The Highway Trust Fund is beneficial because it dedicates funding for the transportation program. The reason that this is necessary is because transportation projects take place over the course of several years. It’s not like a public service where you allocate funding for a social service and it takes place over the course of the year and then you reassess and you can reallocate funding. Capital projects take planning, scoping, getting the contractors in place, sourcing the materials—all of this takes time.
Why is America’s transportation system insolvent?
Burwell: The transportation system is insolvent because it depends almost entirely on the gas tax for its funding. The gas tax has not been raised in eighteen years. Its purchasing power has gone down almost 40 percent. But as a user fee, the general public is very resistant to higher gas taxes. We are an energy-dependent economy and gas taxes tend to meet tremendous resistance because people use so much energy.
Why is investment in transportation important?
Tsay: Investment in transportation is important because it is the backbone of our society: it is the way we get together with our families, it is the way we move around, it is the way businesses are able to move their goods and services around, and it is a significant piece of infrastructure for the United States. People often underestimate how much they rely on the transportation system and they’re so dependent on it in so many different ways.

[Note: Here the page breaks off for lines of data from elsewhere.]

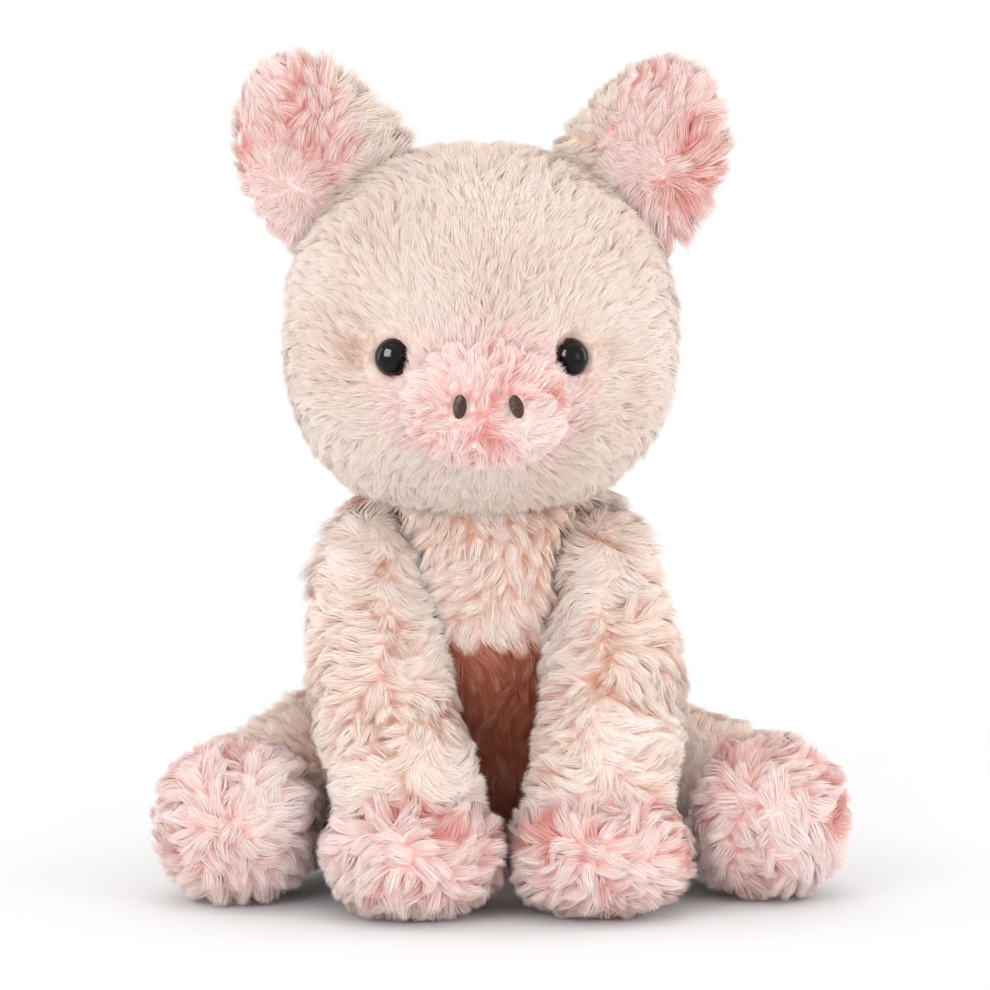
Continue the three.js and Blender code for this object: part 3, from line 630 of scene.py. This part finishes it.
def coat_finish(name, slot, pale, warm, crease, deep):
    """Fur and the pile under it: pale where brushed smooth, with painted shade where it parts and at the
    roots.
    """
    # The crease and deep colours are those of the painted shade.
    shades = [(0.0, pale[:3]), (1.0, deep[:3]), (0.35, warm[:3]), (0.7, crease[:3])]
    hair, start, surface = finish(f"{name}_fur", Roughness=0.9, Specular_IOR_Level=0.0)
    where = start.node("SeparateXYZ", {0: start.node("UVMap", uv_map="OFBake")})
    tone, along = where["X"], where["Y"]
    # Painted shade: each strand deepens toward its root.
    rooted = tuple(warm_root * a + (1 - warm_root) * b for a, b in zip(warm, crease))
    tips = tone.node("ValToRGB", {0: tone}, stops=shades)
    (along ** 0.6).mix(tone.mix(rooted, deep), tips).into(surface["Base Color"])
    cloth, start, surface = finish(f"{name}_pile", Roughness=0.95, Specular_IOR_Level=0.0)
    level = start.node("Attribute", attribute_name="level")["Fac"]
    spot = start.node("TexCoord")["Object"]
    grain = start.node("TexNoise", {"Vector": spot, "Scale": 900.0})["Fac"]
    # Painted shade: the pile is deeper in colour where it is set in, with a random grain over it.
    parted = 0.72 - level * 0.6 + grain * 0.2
    parted.node("ValToRGB", {0: parted}, stops=shades).into(surface["Base Color"])
    return {"fur": hair, "pile": cloth, "slot": slot}


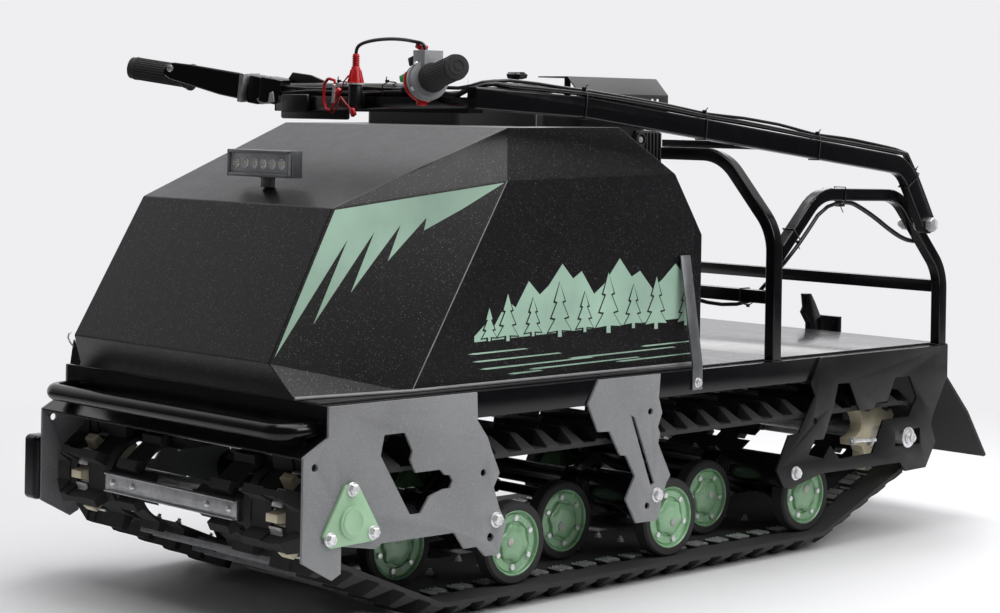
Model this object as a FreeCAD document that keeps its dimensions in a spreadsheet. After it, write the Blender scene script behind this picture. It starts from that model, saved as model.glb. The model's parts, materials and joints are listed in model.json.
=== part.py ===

At the same time, investments are crucial now because we are in a paradigm shift with transportation. We have overly focused on roads and we really need to be more holistic in our thinking about what a transportation system is. The United States is the only country in the world that doesn’t fully pay for its system and it is underinvesting in transportation; most of the other countries in the world are investing in transportation—they see that it is a backbone of economic development for their country.
How does transportation relate to America’s global economic competitiveness?
Burwell: The level of investment in transportation in the United States is falling far behind other countries. We dedicate about 2 percent of our gross domestic product to transportation improvements: Europe, the European Union, dedicates about 5 percent and China, 9 percent. The quality of our infrastructure is deteriorating compared to other countries. Just ten years ago, the United States had the third most efficient and well-maintained infrastructure in the world. We are now number 23, just below Spain and just ahead of Namibia. So when global firms are looking for places to invest and to locate their plants, they tend to go to the countries that have the high-quality infrastructure that can support their goods and services. It’s not the United States anymore.
How should the U.S. transportation system be reformed?
Burwell: There are three reforms to the transportation system in the United States that should take priority. The first is to get rid of the underbrush, the programs that have built up that we don’t need anymore. We now have 108 surface transportation programs. We should have just a few; just urban, rural, and intermodal systems. So we need to get rid of the programs that are no longer needed.
Number two, we really have to invest for performance. We need to focus on return on investment, not just mobility, which means cars. Economic analysis now shows that if you are just focusing on speed, on moving vehicles faster, you can never get back the return on the capital investment. However, if you are investing to grow a community and its economy, you do get that back. As a leader in the Department of Transportation said, “We used to be involved in building, we used to be in the facilities development business; we are now in the community development business.” And that’s where we have to go with transportation. It’s about community development, not about facilities development.
And the third thing is that we have to get off our dependence on oil as a transportation fuel. We have to move to different technologies, different fuel systems, and a system that is less dependent on travel as opposed to access. The cities are the economies of the future and moving around cities at maybe slower speeds and walking, biking, transit provides more access than being able to drive 80 miles per hour to get from one suburb to another suburb. So we need to have a much more focused function for transportation on job access, community access, and not mobility.
Is this politically feasible?
Tsay: Transportation is one of those things where you can find a lot of common ground and incredible disagreement. There is a lot of common ground over the fact that we need to invest in transportation and it needs to happen now. There should be greater emphasis on maintenance and there should be greater inclusion of other modes of transportation. It is fundamental to business and economic development for the country. There is significant disagreement over how it should be funded. Given the rhetoric that’s out there over revenue, even though the gas tax is an existing revenue source, we think that there has to be really strong leadership in order to push the necessary changes through.
How urgently is reform needed?
Burwell: It’s important to do this now for several reasons. Number one, the way we do transportation now is digging our debt hole deeper. We are transferring $12-14 billion a year from general revenues to the Highway Trust Fund to keep it solvent. So we have to address the debt problem, the fact that it is not paying its own way.
Second, we have to grow our economy and transportation is fundamental to growth, as it brings goods to markets and markets to buyers. And it’s not doing that anymore. So we have to focus on the ability of transportation to grow the economy.
The third thing is that it’s a major consumer of oil and a major emitter of carbon. We have to control our transportation investments to reduce that and to reduce our carbon footprint.
What are the benefits of transforming transportation?
Tsay: There are so many benefits from redesigning our transportation system. One is that we wouldn’t be throwing away money on bad projects. Right now we don’t even know how well projects are doing or whether or not we need them, we just know that there is fairly equal distribution between all the states for the gas revenue that they contribute to the Highway Trust Fund. That is not a good way of allocating scarce resources at this moment.
The second thing is that focusing on stabilizing oil prices and gas prices will allow people to plan for the future and allow some of these businesses to think about providing alternatives and bringing alternatives to the market. There is significant demand for electric vehicles, hybrid vehicles, and alternative fuel development. But, given the level of uncertainty around oil and where the government is going with these policies, businesses are reluctant to invest in these things.
Improving the system will also bring about the social benefits that people want to see in addition to the economic benefits. For example, for public health benefits, there is a prevention aspect. We have high levels of obesity and diabetes in states where there is more sprawl. Sprawl is enabled by bad transportation planning. And so, if we can think about the system differently, we can work on these issues.